Thermodynamic Functions for Solubility of 1‑Hydroxybenzotriazole in Sixteen Solvents at Temperatures from (278.15 to 313.15) K and Mixing Property of Mixtures
journal contributionposted on 16.06.2017, 12:03 by Jiao Chen, Gaoquan Chen, Chao Cheng, Yang Cong, Cunbin Du, Hongkun Zhao
Solubility of 1-hydroxybenzotriazole in 16 neat solvents including methanol, ethanol, n-propanol, isopropanol, acetone, butanone, isoamyl alcohol, n-hexanol, n-heptanol, isooctyl alcohol, N,N-dimethylformamide (DMF), dimethyl sulfoxide (DMSO), ethyl acetate, acetonitrile, 1,4-dioxane, and toluene was measured using the method of isothermal saturation over a temperature range from (278.15 to 313.15) K under atmospheric pressure (101.1 kPa).

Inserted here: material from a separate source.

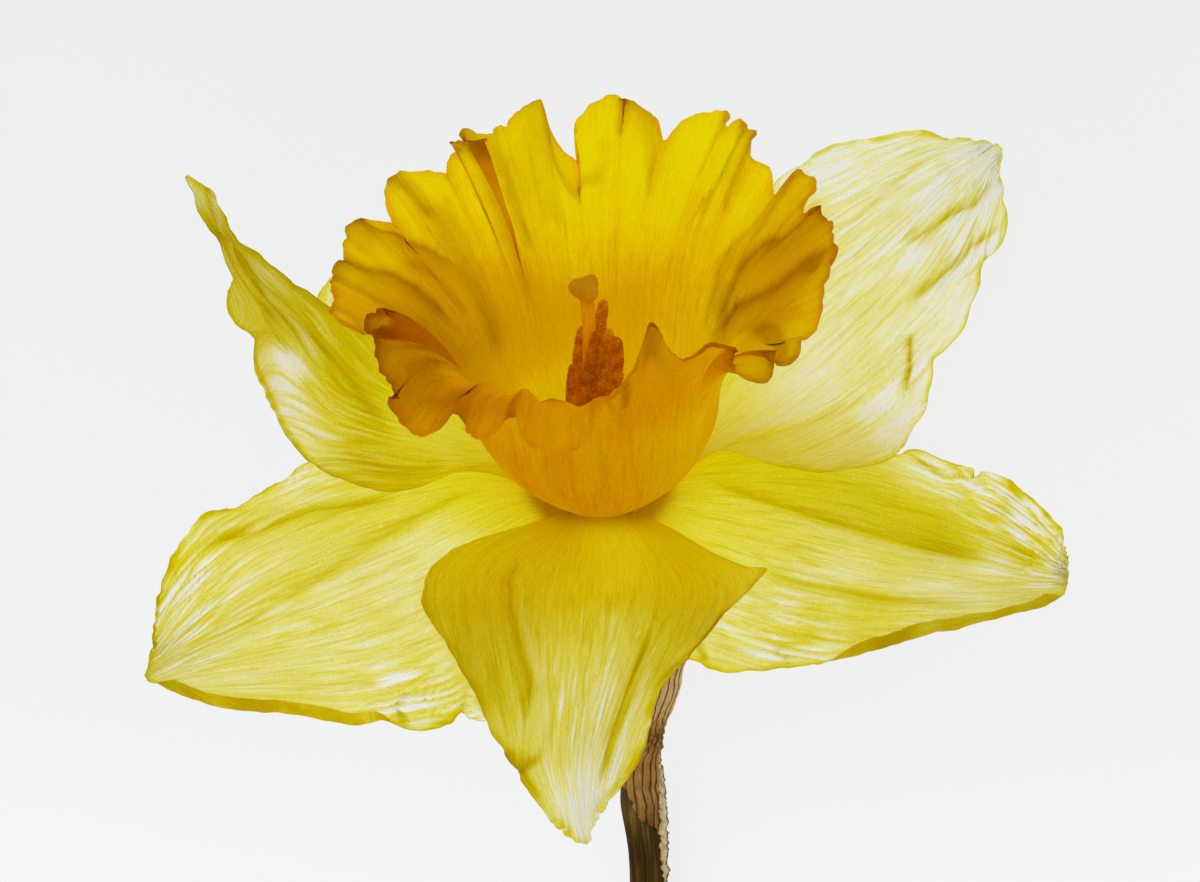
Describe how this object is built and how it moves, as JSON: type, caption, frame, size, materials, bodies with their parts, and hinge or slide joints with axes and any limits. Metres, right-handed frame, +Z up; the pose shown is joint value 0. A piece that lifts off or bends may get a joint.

The mole fraction solubility of 1-hydroxybenzotriazole in the selected solvents increased with an increase of temperature. They followed the order from high to low in studied neat solvents: DMF > DMSO > ethanol > n-propanol > isopropanol > methanol > butanone > acetone >1,4-dioxane > n-heptanol > n-hexanol > isoamyl alcohol > isooctyl alcohol > ethyl acetate > acetonitrile > toluene. The obtained solubility data of 1-hydroxybenzotriazole in the studied solvents were correlated with the λh equation, modified Apelblat equation, and NRTL and Wilson models. The largest value of root-mean-square deviation was 7.65 × 10–4, and relative average deviation, 4.21%. The values of root-mean-square deviation obtained with the modified Apelblat equation were smaller than those with the other equations for a given solvent. By and large, the four thermodynamic models all provided acceptable results for 1-hydroxybenzotriazole in the studied solvents. Moreover, the apparent dissolution enthalpy and the mixing enthalpy, mixing Gibbs energy, mixing entropy, reduced excess enthalpy, and activity coefficient at infinitesimal concentration were derived. The obtained solubility and thermodynamic studies could provide the fundamental data for optimizing the reaction and purification procedure of 1-hydroxybenzotriazole.